Of course, systemic crises are rare. On that basis, most of the time, you can happily manage for the short-term.
Always remember, people, if you eat like an elephant, you’re not going to sh*t like a sparrow.
Oh, as to why some banks are going for rights issues. Easy, they’re insolvent if they marked assets to market.
May 21st, 2008 at 4:13 pm
Investing in a company in a ‘heavily regulated’ industry such as the banks SHOULD mean that an investment is BETTER protected. The actions of the FSA have actually made the shares of such companies perform way below NON-REGULATED companies. The FSA only protects it’s own position and jobs with no respect for the consumer, be he investor or borrower.
May 21st, 2008 at 6:43 pm
The FSA have simply been shambolic. Part of the problem is that they have no real understanding of the financial markets that they are basing regulation upon. As evidence of this is the fact that they still bury their heads in the sand regarding hedge fund regulation. That is where the greatest leverage risk lies (outside the banks).
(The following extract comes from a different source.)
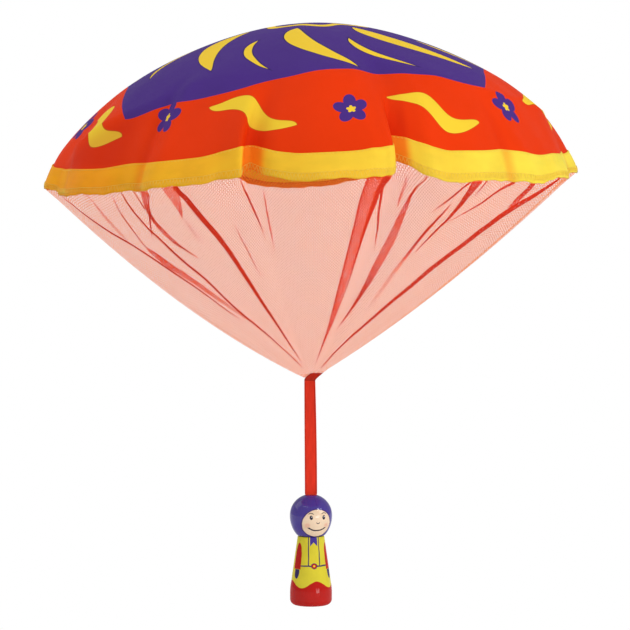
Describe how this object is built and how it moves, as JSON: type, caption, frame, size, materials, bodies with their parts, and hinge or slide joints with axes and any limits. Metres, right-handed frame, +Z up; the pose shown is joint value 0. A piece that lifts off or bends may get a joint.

The big elephant in the room, however, is derivatives exposure. The total value of derivatives outstanding is greater than the total GDP of the whole world, several times the size of the US stock market and many times greater than US treasuries. Over 90% of derivatives are non-exchange traded and are subject to no regulation. If credit markets are bust, so are their derivatives. This is the big shoe, which nobody dare acknowledge. Markets cannot afford to test the solvency of counterparties. That is what lies behind the massive injection of funds by central banks. Simply, they are monetising worthless paper.